* start DATA RECORDS *
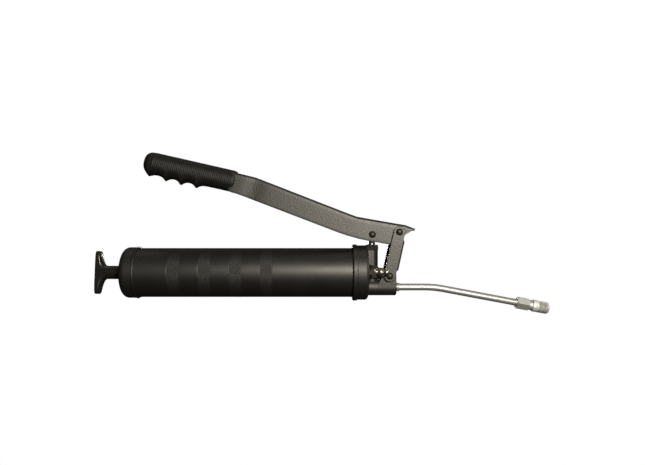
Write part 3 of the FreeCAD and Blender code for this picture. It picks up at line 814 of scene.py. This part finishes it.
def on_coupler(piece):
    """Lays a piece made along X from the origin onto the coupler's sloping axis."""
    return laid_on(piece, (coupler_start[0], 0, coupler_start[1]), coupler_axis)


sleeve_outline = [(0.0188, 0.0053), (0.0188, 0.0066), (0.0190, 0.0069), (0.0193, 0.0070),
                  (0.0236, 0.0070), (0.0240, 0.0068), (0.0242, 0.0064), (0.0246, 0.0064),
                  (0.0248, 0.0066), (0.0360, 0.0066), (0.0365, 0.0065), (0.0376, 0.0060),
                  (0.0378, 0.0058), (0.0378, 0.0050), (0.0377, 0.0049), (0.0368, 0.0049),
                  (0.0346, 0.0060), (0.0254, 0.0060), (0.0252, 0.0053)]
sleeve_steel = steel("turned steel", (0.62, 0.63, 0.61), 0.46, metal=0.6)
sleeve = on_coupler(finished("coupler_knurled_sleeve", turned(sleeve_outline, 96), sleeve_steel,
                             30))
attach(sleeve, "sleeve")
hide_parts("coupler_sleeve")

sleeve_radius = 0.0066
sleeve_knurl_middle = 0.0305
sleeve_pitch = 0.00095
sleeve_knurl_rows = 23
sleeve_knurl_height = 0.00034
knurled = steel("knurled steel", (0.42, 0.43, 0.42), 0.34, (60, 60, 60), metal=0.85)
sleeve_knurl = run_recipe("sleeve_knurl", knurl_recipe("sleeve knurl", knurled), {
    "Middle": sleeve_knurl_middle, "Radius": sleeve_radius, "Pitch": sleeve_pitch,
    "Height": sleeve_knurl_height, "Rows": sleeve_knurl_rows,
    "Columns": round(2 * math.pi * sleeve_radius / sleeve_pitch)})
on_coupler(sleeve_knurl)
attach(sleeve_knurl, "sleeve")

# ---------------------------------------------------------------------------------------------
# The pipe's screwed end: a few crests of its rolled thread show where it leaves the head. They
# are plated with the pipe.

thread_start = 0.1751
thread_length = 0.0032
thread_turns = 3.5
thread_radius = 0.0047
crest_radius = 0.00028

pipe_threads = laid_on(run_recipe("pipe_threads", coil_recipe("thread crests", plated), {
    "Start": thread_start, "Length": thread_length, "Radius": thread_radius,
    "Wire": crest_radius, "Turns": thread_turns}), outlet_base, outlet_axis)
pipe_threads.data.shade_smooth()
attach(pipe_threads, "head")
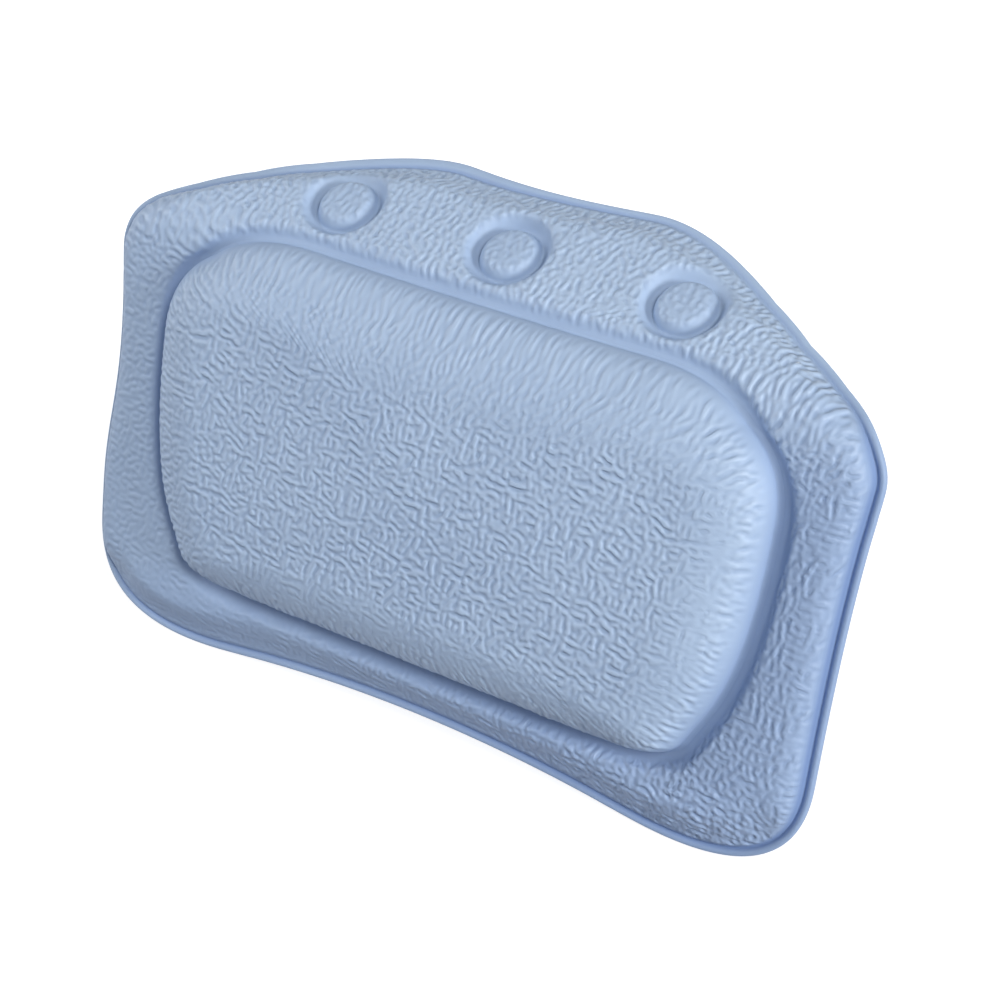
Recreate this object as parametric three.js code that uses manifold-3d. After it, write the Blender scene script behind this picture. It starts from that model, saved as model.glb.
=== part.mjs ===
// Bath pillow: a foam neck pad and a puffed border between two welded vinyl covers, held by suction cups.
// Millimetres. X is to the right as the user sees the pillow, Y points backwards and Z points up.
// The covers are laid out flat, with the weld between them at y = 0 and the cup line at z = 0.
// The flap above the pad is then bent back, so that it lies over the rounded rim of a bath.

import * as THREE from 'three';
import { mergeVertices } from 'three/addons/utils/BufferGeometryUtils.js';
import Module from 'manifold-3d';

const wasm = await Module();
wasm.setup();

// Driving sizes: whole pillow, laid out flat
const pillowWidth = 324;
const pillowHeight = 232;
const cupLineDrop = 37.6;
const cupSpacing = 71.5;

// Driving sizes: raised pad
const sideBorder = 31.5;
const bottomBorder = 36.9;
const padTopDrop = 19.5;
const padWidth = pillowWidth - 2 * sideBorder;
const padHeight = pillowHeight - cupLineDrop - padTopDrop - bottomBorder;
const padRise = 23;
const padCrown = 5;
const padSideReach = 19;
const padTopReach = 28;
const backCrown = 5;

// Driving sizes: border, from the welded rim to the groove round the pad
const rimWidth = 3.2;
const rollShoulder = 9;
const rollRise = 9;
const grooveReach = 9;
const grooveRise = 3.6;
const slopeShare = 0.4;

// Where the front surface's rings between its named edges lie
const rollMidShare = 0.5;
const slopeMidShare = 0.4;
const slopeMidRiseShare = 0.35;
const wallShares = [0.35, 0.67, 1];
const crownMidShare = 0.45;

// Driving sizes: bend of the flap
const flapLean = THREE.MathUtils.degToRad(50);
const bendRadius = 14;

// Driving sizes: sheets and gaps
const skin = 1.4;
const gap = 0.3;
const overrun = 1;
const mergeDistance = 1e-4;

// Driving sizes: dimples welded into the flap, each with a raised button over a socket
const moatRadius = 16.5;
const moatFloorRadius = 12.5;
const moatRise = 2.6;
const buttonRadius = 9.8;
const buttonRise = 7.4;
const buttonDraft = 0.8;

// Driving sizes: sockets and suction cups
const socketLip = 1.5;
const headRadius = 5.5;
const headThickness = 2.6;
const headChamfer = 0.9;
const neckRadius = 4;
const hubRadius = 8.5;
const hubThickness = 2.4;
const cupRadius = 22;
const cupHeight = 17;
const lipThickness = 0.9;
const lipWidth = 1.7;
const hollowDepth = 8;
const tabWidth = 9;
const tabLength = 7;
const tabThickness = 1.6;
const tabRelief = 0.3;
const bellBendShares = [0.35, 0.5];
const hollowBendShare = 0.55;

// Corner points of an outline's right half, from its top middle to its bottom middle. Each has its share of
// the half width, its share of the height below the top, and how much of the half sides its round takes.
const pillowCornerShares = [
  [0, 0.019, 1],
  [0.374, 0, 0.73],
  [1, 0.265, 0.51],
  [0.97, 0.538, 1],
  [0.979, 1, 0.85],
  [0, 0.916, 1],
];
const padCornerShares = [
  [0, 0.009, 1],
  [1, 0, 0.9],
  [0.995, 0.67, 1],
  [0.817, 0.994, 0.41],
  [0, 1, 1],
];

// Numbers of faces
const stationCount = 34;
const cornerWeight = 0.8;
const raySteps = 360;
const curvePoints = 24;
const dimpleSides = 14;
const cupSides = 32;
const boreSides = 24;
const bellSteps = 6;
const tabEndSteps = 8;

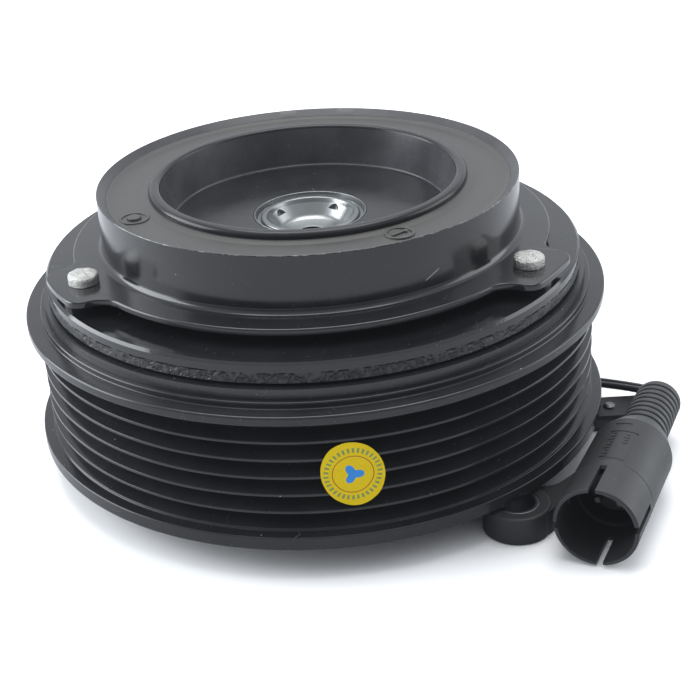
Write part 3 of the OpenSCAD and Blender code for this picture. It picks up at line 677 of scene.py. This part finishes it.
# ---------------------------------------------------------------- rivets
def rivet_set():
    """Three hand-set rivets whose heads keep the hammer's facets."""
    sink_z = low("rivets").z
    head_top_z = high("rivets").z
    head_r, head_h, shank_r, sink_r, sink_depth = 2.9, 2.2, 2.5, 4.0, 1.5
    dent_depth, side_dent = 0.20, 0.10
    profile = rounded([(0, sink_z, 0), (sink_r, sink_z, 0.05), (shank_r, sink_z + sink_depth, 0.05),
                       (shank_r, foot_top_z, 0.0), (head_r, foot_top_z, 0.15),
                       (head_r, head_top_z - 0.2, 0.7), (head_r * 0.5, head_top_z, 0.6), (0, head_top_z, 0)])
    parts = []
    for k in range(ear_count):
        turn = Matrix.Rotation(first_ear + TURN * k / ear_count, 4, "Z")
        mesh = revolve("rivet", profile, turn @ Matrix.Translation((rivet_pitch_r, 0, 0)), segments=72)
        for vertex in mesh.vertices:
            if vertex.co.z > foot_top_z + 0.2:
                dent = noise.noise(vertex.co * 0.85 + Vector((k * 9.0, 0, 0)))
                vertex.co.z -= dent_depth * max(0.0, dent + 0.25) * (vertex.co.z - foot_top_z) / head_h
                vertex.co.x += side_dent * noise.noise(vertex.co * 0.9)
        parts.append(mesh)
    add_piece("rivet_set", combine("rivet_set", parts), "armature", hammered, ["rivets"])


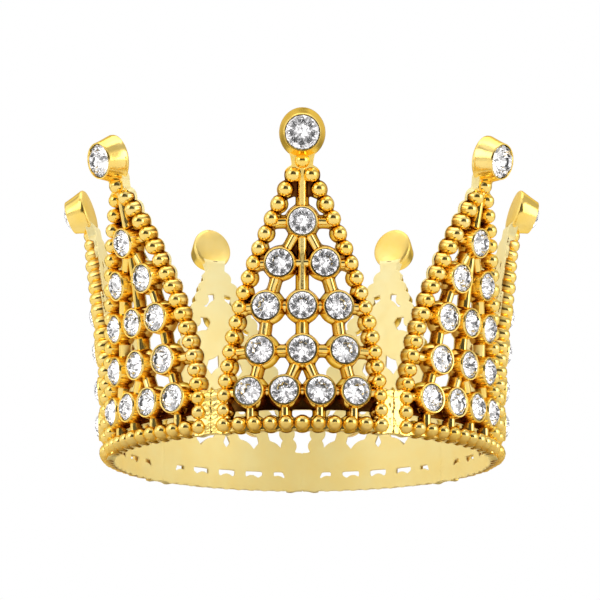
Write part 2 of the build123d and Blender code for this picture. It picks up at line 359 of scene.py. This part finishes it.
* end DATA RECORDS *
- TO DO -
Starting at the first line of the data above, please restate word for word every line up to and including the one that holds "0, coupler_start[1]), coupler_axis)", and add nothing else.

- EXERCISE RESPONSE -
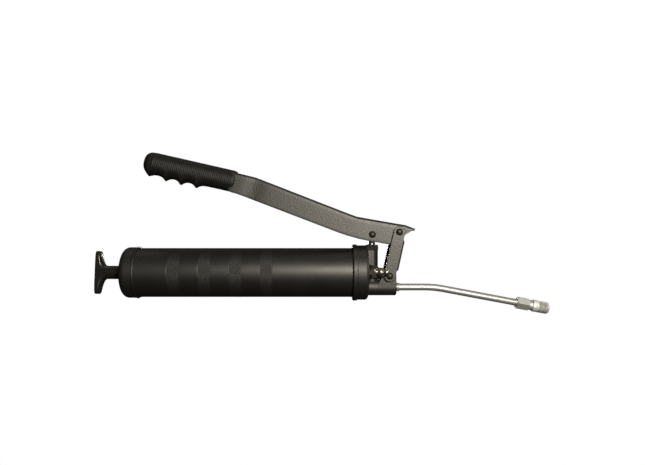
Write part 3 of the FreeCAD and Blender code for this picture. It picks up at line 814 of scene.py. This part finishes it.
def on_coupler(piece):
    """Lays a piece made along X from the origin onto the coupler's sloping axis."""
    return laid_on(piece, (coupler_start[0], 0, coupler_start[1]), coupler_axis)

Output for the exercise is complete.